• **SUPPLIED MATERIAL**

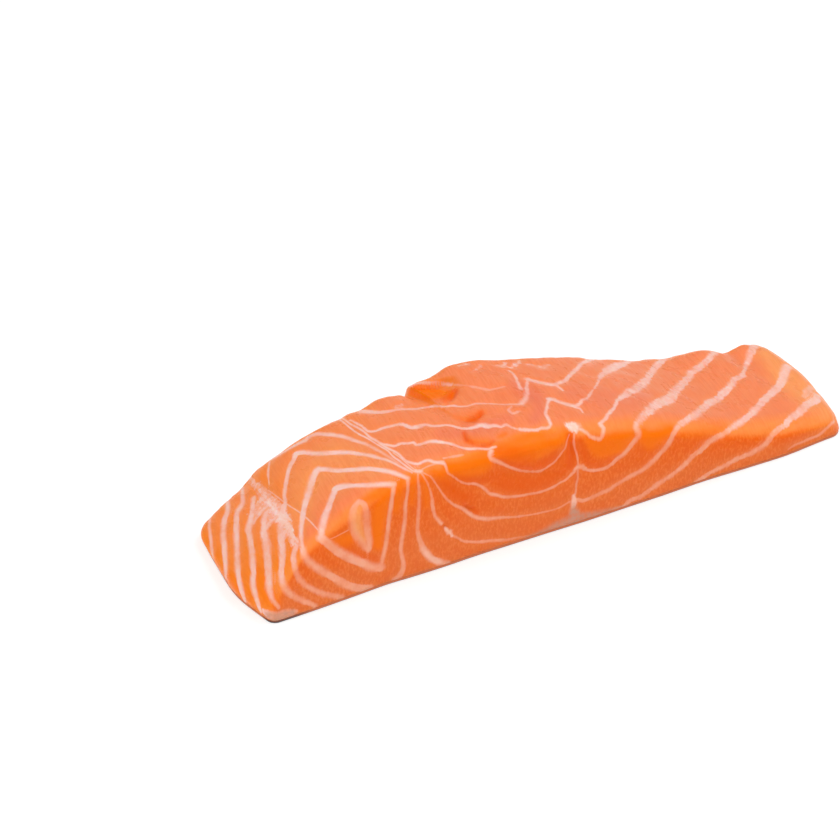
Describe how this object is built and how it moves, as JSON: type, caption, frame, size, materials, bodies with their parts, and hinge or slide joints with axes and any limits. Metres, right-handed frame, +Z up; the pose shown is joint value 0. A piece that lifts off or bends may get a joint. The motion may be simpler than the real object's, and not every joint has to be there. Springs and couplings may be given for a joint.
{
  "type": "raw salmon portion",
  "caption": "Raw skin-on salmon portion cut across a side: thick rounded back end with nested white fat lines, thin belly end with slanting stripes, dark skin below.",
  "frame": {"origin": "middle of the underside's bounding box, on the surface that the portion lies on", "axes": "+X from the thick back end to the thin belly end, +Y across the portion from the near cut face to the far one, +Z up through the flesh"},
  "size_m": [0.168, 0.0432, 0.0288],
  "materials": {
    "raw_salmon": "moist raw flesh, soft sheen, with pale fat lines",
    "salmon_skin": "dark silvery grey, small scales, moist"
  },
  "bodies": {
    "root": {"flesh": "raw_salmon", "skin": "salmon_skin"}
  },
  "joints": []
}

• **WHAT YOU HAVE TO DO**
Reproduce all of the material above word for word.

• **CORRECT ANSWER**
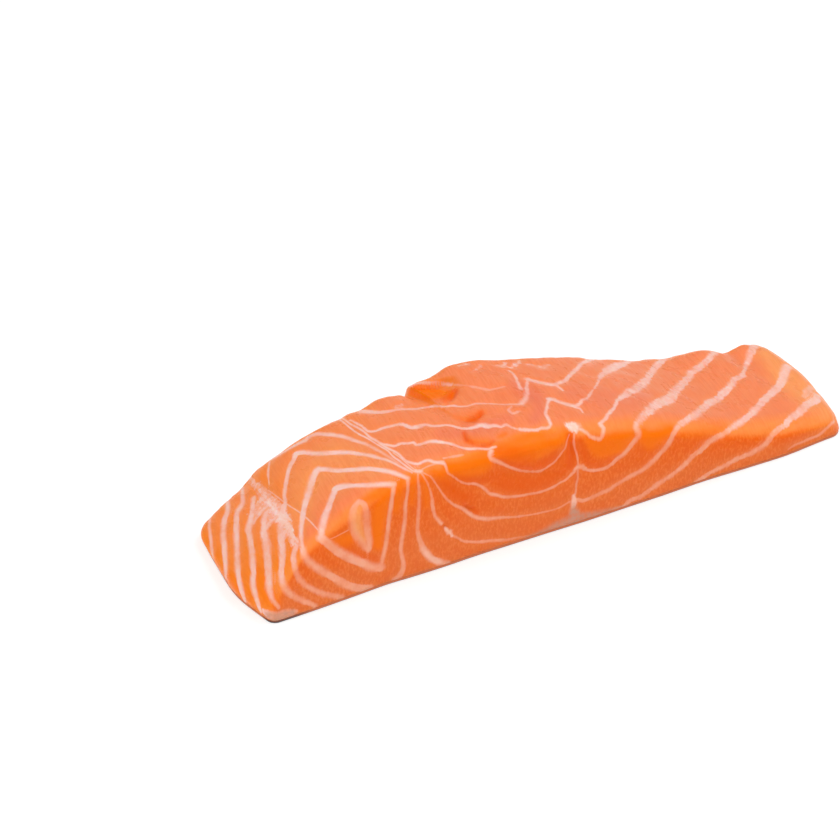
Describe how this object is built and how it moves, as JSON: type, caption, frame, size, materials, bodies with their parts, and hinge or slide joints with axes and any limits. Metres, right-handed frame, +Z up; the pose shown is joint value 0. A piece that lifts off or bends may get a joint. The motion may be simpler than the real object's, and not every joint has to be there. Springs and couplings may be given for a joint.
{
  "type": "raw salmon portion",
  "caption": "Raw skin-on salmon portion cut across a side: thick rounded back end with nested white fat lines, thin belly end with slanting stripes, dark skin below.",
  "frame": {"origin": "middle of the underside's bounding box, on the surface that the portion lies on", "axes": "+X from the thick back end to the thin belly end, +Y across the portion from the near cut face to the far one, +Z up through the flesh"},
  "size_m": [0.168, 0.0432, 0.0288],
  "materials": {
    "raw_salmon": "moist raw flesh, soft sheen, with pale fat lines",
    "salmon_skin": "dark silvery grey, small scales, moist"
  },
  "bodies": {
    "root": {"flesh": "raw_salmon", "skin": "salmon_skin"}
  },
  "joints": []
}